On 2018-09-04 11:40:17 -0500 (-0500), Dustin Ingram wrote:
On Tue, Sep 4, 2018 at 11:33 AM Jeremy Stanley <fungi@yuggoth.org> wrote:
Yes. If you haven't tried running a mirror of PyPI lately you're likely not to have noticed, but the various nightly builds for tensorflow seem to be the majority of the data on PyPI now.
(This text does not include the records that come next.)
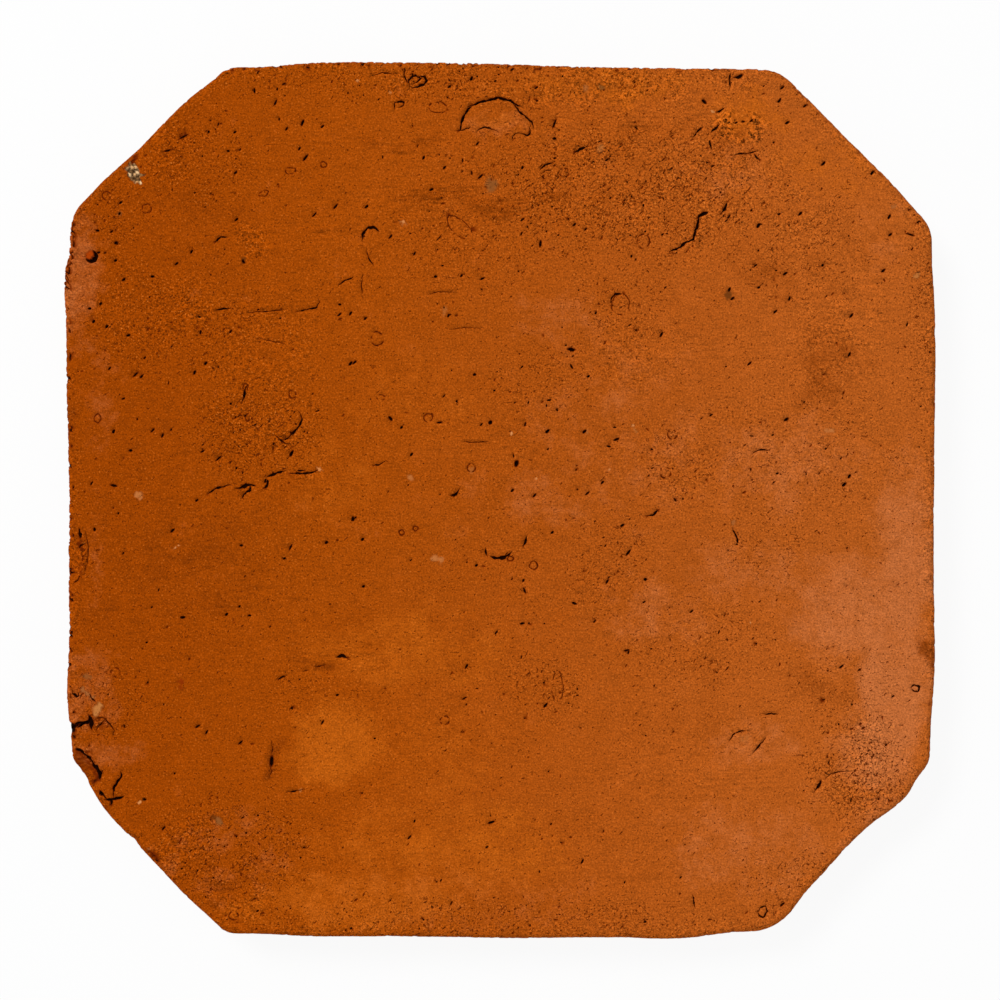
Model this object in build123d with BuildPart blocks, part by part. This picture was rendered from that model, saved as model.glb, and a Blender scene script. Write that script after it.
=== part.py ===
# A handmade octagonal terracotta floor tile: a square blank of clay with its four corners cut off,
# struck flat by hand, dried and fired in one piece. It lies on its back, with its face up.
# +X runs to the right across the face and +Y up it. The origin is the middle of the back.

import math
import os

from build123d import *

# The fired tile, over its widest points
face_width = 300.0
face_depth = 302.0
thickness = 25.0

# The leg of the triangle cut off each corner of the blank, for a 70 mm square inset and its joints
corner_cut = 57.0

# The sides lean in under the face, so that neighbours meet at their faces and the mortar gets a wedge
side_lean = 3.0

# The arris round the face is rubbed round by hand, and the one round the back is only just eased
face_arris = 2.6
back_arris = 1.0

# The eight corners of the outline, clockwise from the left end of the upper left cut. For each: the
# side of the tile that it is on across and up, and the long side that it ends. Then how far it lies
# in from that side's widest point, how much longer than corner_cut it makes the leg of the cut, and
# its rounding. No two are alike, because the corners were cut and rubbed by hand.
corners = [
    (-1, 1, "left", 1.6, -4.5, 15.0),
    (-1, 1, "top", 1.6, -1.2, 10.0),
    (1, 1, "top", 2.2, -2.9, 15.0),
    (1, 1, "right", 0.9, 0.0, 13.0),
    (1, -1, "right", 1.7, 3.4, 10.0),
    (1, -1, "bottom", 2.3, -0.9, 20.0),
    (-1, -1, "bottom", 1.6, -2.1, 9.0),
    (-1, -1, "left", 2.4, 5.1, 6.0),
]

# How far each side bows out (+) or in (-) from the straight line between its two corners, clockwise,
# at even steps from corner to corner
side_waves = {
    "upper_left_cut": [0.6, 0.2, 0.8, 0.9],
    "top": [1.5, 2.0, 1.8, 1.0, 0.4, 0.2],
    "upper_right_cut": [0.2, 0.4, 0.6],
    "right": [1.1, 1.2, 1.0, 1.1, 1.4],
    "lower_right_cut": [1.7, -0.1, -1.1, -1.0, -0.5],
    "bottom": [1.9, 1.8, 1.9, 1.5, 1.1, 0.9],
    "lower_left_cut": [1.1, 1.9, 2.7, 2.4],
    "left": [1.6, 1.0, 1.0, 0.9, 0.7, 1.0, 1.5, 1.5, 1.7],
}

# Shell-shaped chips broken out of the arris: the side and the share of the way along it, then the
# chip's length along the arris, its reach into the face and its depth down the side
chips = {
    "broken_corner": ("lower_left_cut", 0.92, 17.0, 5.2, 2.6),
    "cut_nick": ("lower_left_cut", 0.55, 8.0, 2.2, 4.0),
    "side_flake": ("left", 0.37, 18.5, 5.6, 2.6),
    "side_void": ("left", 0.95, 8.0, 1.0, 1.6),
    "sandy_nick": ("upper_left_cut", 0.39, 9.0, 3.2, 2.2),
}

# A round hole that a burnt-out lump left in the face: the share of the way from the middle of the
# tile to its edge, across and up, then the hole's width and its depth
pit_place = (-0.949, 0.554)
pit_width = 4.4
pit_depth = 2.4

# Cracks that opened in the face as the clay dried: the places that each runs through, as such
# shares, then its widest opening and its depth
cracks = {
    "crescent": (
        [(-0.091, 0.844), (-0.076, 0.895), (-0.006, 0.917), (0.060, 0.884), (0.070, 0.837)],
        0.6,
        1.4,
    ),
    "corner_crack": ([(-0.904, -0.680), (-0.884, -0.675), (-0.864, -0.678)], 0.8, 2.2),
    "corner_crack_branch": ([(-0.887, -0.676), (-0.880, -0.645), (-0.869, -0.621)], 0.6, 1.8),
    "edge_crack": ([(-0.988, -0.522), (-0.968, -0.511), (-0.944, -0.507)], 1.0, 2.0),
}


def corner_points(inset):
    """Where the eight corners would be if they were sharp, with all sides moved in by inset."""
    sharp = []
    for across, up, long_side, side_inset, extra_leg, _ in corners:
        leg = corner_cut + extra_leg
        in_across, in_up = (side_inset, leg) if long_side in ("left", "right") else (leg, side_inset)
        sharp.append(Vector(across * (face_width / 2 - in_across), up * (face_depth / 2 - in_up)))
    moved = []
    for i, corner in enumerate(sharp):
        before = (corner - sharp[i - 1]).normalized().rotate(Axis.Z, 90)
        after = (sharp[(i + 1) % len(sharp)] - corner).normalized().rotate(Axis.Z, 90)
        moved.append(corner - (before + after) * (inset / (1 + before.dot(after))))
    return moved


def rounding_reach(before, corner, after, radius):
    """How far along its two sides a corner's rounding reaches."""
    turn = math.radians((corner - before).get_angle(after - corner))
    return radius * math.tan(turn / 2)


def draw_outline(inset=0.0):
    """The closed outline, with all sides moved in by inset: eight wavy sides, joined by an arc at
    each corner. Returns the sides by name."""
    points = corner_points(inset)
    following = points[1:] + points[:1]
    reaches = [
        rounding_reach(points[i - 1], points[i], following[i], corners[i][-1])
        for i in range(len(points))
    ]
    sides = {}
    last_along = (points[0] - points[-1]).normalized()
    last_end = points[0] - last_along * reaches[0]
    for i, (name, bows) in enumerate(side_waves.items()):
        start, end = points[i], following[i]
        along = (end - start).normalized()
        outwards = along.rotate(Axis.Z, 90)
        step = (end - start) / (len(bows) + 1)
        wavy = [start + step * (k + 1) + outwards * bow for k, bow in enumerate(bows)]
        first = start + along * reaches[i]
        last = end - along * reaches[(i + 1) % len(points)]
        TangentArc(last_end, first, tangent=last_along)
        sides[name] = Spline(first, *wavy, last, tangents=[along, along])
        last_along, last_end = along, last
    return sides


def section(height, inset):
    """The outline as a face at this height, with all sides moved in by inset."""
    with BuildSketch(Plane.XY.offset(height)) as outline:
        with BuildLine():
            draw_outline(inset)
        make_face()
    return outline.sketch.face()


def on_face(share_across, share_up):
    """The point of the face at these shares of the way from its middle to its edge."""
    return Vector(share_across * face_width / 2, share_up * face_depth / 2, thickness)


def leaned(height):
    """How far in from the face's edge the side lies at this height."""
    return (thickness - height) * math.tan(math.radians(side_lean))


def chip_sphere(length, reach, depth):
    """The sphere that breaks a chip of this size out of an arris: its radius, and how far its centre
    stands out from the side and above the face."""
    half_length = length / 2
    out = (half_length**2 - reach**2) / (2 * reach)
    above = (half_length**2 - depth**2) / (2 * depth)
    radius = math.sqrt(half_length**2 + out**2 + above**2)
    return radius, out, above


with BuildLine():
    sides = draw_outline()

with BuildPart() as tile:
    # The eased arris of the back, the leaning sides and the rounded arris of the face
    arris_foot = thickness - face_arris
    back_section = section(back_arris, leaned(back_arris))
    foot_section = section(arris_foot, leaned(arris_foot))
    loft([section(0, leaned(0) + back_arris), back_section], ruled=True)
    loft([back_section, foot_section], ruled=True)
    rounding = [foot_section]
    for turn in (30, 60, 90):
        rise = face_arris * math.sin(math.radians(turn))
        back_off = face_arris * (1 - math.cos(math.radians(turn)))
        rounding.append(section(arris_foot + rise, leaned(arris_foot) + back_off))
    loft(rounding)

    # The chips are broken out after the arris was rubbed round
    for side, share, length, reach, depth in chips.values():
        radius, out, above = chip_sphere(length, reach, depth)
        outwards = (sides[side] % share).rotate(Axis.Z, 90)
        centre = (sides[side] @ share) + outwards * out
        with Locations((centre.X, centre.Y, thickness + above)):
            Sphere(radius, mode=Mode.SUBTRACT)

    # A spherical cap of the hole's width and depth
    pit_radius = (pit_width**2 / 4 + pit_depth**2) / (2 * pit_depth)
    with Locations(on_face(*pit_place) + Vector(0, 0, pit_radius - pit_depth)):
        Sphere(pit_radius, mode=Mode.SUBTRACT)

    # Each crack tapers from its middle to nothing at both ends, and is cut from well above the face
    above_face = thickness + face_arris
    for places, opening, depth in cracks.values():
        path = [on_face(*place) for place in places]
        lips = []
        for before, point, after in zip(path, path[1:], path[2:]):
            leftwards = (after - before).normalized().rotate(Axis.Z, 90)
            lips.append((point + leftwards * opening / 2, point - leftwards * opening / 2))
        with BuildSketch(Plane.XY.offset(above_face)):
            with BuildLine():
                for lip in zip(*lips):
                    Spline(path[0], *lip, path[-1])
            make_face()
        extrude(amount=thickness - depth - above_face, mode=Mode.SUBTRACT)

tile.part.label = "terracotta_tile"
os.makedirs("parts", exist_ok=True)
export_step(tile.part, "parts/terracotta_tile.step")
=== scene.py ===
import math
import random

import bpy
import numpy as np
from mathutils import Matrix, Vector, noise
from mathutils.bvhtree import BVHTree
from mathutils.geometry import delaunay_2d_cdt


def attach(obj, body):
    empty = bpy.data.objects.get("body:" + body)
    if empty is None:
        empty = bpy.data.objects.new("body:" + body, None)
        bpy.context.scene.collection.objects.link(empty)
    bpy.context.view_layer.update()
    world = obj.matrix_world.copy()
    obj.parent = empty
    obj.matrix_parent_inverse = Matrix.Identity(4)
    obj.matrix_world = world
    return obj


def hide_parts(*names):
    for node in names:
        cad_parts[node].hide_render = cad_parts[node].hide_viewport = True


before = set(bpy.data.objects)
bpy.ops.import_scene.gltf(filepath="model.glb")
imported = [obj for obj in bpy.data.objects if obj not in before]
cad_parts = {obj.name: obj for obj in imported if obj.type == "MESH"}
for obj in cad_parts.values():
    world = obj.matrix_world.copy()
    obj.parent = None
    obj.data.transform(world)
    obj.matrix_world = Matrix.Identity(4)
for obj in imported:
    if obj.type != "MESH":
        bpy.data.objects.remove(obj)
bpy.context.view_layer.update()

# The camera hangs straight over the tile, with the tile's upper edge at the top of the picture.
# It stands so far off that the tile's widest outline is as large in the frame as in the picture,
# and as far above the tile's middle as the middle of the picture lies.
mm = 0.001
picture_width = 344.4 * mm
picture_middle_up = 0.17 * mm
widest_height = 22.5 * mm
lens = 85.0
sensor = 36.0
camera_lens = bpy.data.cameras.new("overhead_camera")
camera_lens.lens = lens
camera_lens.sensor_width = sensor
camera = bpy.data.objects.new("overhead_camera", camera_lens)
camera_distance = picture_width * lens / sensor
camera.location = (0.0, picture_middle_up, widest_height + camera_distance)
bpy.context.scene.collection.objects.link(camera)
bpy.context.scene.camera = camera
bpy.context.scene.view_settings.view_transform = "Standard"


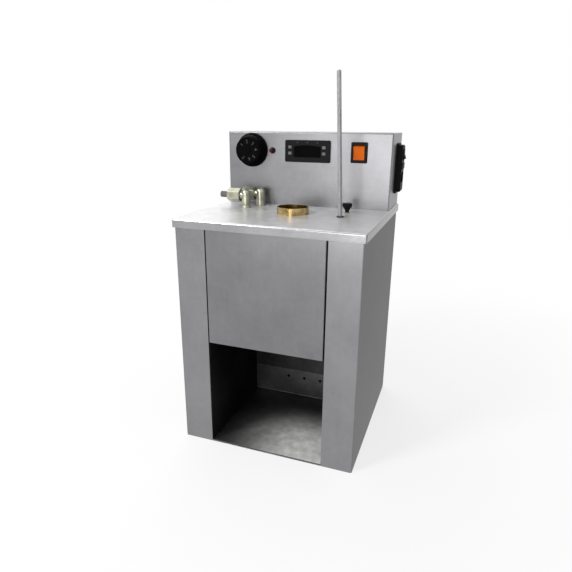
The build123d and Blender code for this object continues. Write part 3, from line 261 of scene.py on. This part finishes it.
finishes = {
    # the last number on cabinetSteel and plateSteel is painted shade on their sideways faces
    "cabinetSteel": brushedStainless("brushed304Cabinet", "#919193", "#838385", 2, 0.34, 0.55, None, 0.72),
    "panelSteel": brushedStainless("brushed304Front", "#868688", "#777779", 2, 0.36),
    # the plate's colour is painted lighter than the other sheets: a lit copy of the same steel, painted
    # light on the top
    "plateSteel": brushedStainless("brushed304Plate", "#b2b2b4", "#9e9ea0", 0, 0.2, 1.0, platePaintedLight, 0.2),
    "boxSteel": brushedStainless("brushed304Box", "#878789", "#78787a", 0, 0.36),
    # the chamber walls and tray are painted darker than the outer steel: painted shade inside the chamber
    "chamberSteel": brushedStainless("paintedShadeChamberSteel", "#4a4a4a", "#262626", 2, 0.5, 0.5),
    "traySteel": brushedStainless("brushed304Tray", "#686868", "#444444", 1, 0.45, 0.6, trayPaintedLightPool),
    "tankSteel": brushedStainless("drawn304Tank", "#b6b6b6", "#8e8e8e", 2, 0.3),
    "brightSteel": machinedMetal("bright303Bar", "#cdcdcd", "#a7a7a7", 0.2, 0.3),
    "brass": machinedMetal("turnedBrass", "#c2ab79", "#856f40", 0.22, 0.35),
    "nickel": machinedMetal("nickelPlatedBrass", "#bdbdac", "#90907f", 0.33, 0.4),
    "mercury": machinedMetal("mercuryThread", "#c4c8cc", "#9da1a5", 0.08),
    "blackAbs": mouldedPlastic("blackAbs", "#0b0b0c", "#070707", 0.45, shader={"Specular IOR Level": 0.1}),
    "inletAbs": mouldedPlastic("blackNylonInlet", "#090909", "#050505", 0.5,
                               shader={"Specular IOR Level": 0.06}),
    "phenolic": mouldedPlastic("wornPhenolic", "#070708", "#040404", 0.7, 1.2, 0.04,
                               {"Specular IOR Level": 0.03}),
    "greyButton": mouldedPlastic("greySiliconeKey", "#5a5a59", "#4a4a49", 0.5),
    "greyNylon": mouldedPlastic("naturalNylon", "#c9c7bf", "#aeaba3", 0.5),
    "greyTail": mouldedPlastic("greyPolypropylene", "#62645f", "#4d4f4a", 0.5,
                               shader={"Specular IOR Level": 0.25}),
    "nitrile": mouldedPlastic("nitrileRubber", "#1c1c1c", "#101010", 0.72, 0.5, 0.2, {"IOR": 1.52}),
    "smokedWindow": mouldedPlastic("smokedPolycarbonate", "#030303", "#010101", 0.1, 2.0, 0.01,
                                   {"Specular IOR Level": 0.04}),
    "redLens": mouldedPlastic("redAcrylicLens", "#4c0c14", "#2c060b", 0.2, 1.5, 0.05,
                              {"IOR": 1.49, "Specular IOR Level": 0.2}),
    "litRocker": mouldedPlastic("litOrangePolycarbonate", "#c85c0c", "#b04c07", 0.3, 1.2, 0.04,
                                {"IOR": 1.58, "Emission Color": toLinear("#d06010"),
                                 "Emission Strength": 0.08, "Specular IOR Level": 0.1}),
    "fadedInk": mouldedPlastic("fadedPadPrint", "#565654", "#474745", 0.6, 0.6, 0.05,
                               {"Specular IOR Level": 0.1}),
    "dimInk": mouldedPlastic("dimPadPrint", "#4e4e4d", "#3d3d3c", 0.6, 0.6, 0.05,
                             {"Specular IOR Level": 0.1}),
    "blackInk": mouldedPlastic("blackEtchFill", "#1a1a1a", "#101010", 0.6, 0.6, 0.05),
    "agate": agateStone("polishedAgate"),
    "glass": enamelledGlass("enamelledThermometerGlass"),
}
print("materials made:", len(finishes))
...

I'm sure it's a very neat and useful tool, but we basically had to switch from mirroring PyPI in our CI system to using a caching proxy because of this.
Side note: PyPI now provides a list of the largest packages by total filesize: https://pypi.org/stats/
Depending on what mirror you're using, you may be able to exclude these packages from your mirror if you don't need them, e.g. for bandersnatch: https://github.com/pypa/bandersnatch/blob/master/docs/filtering_configuratio...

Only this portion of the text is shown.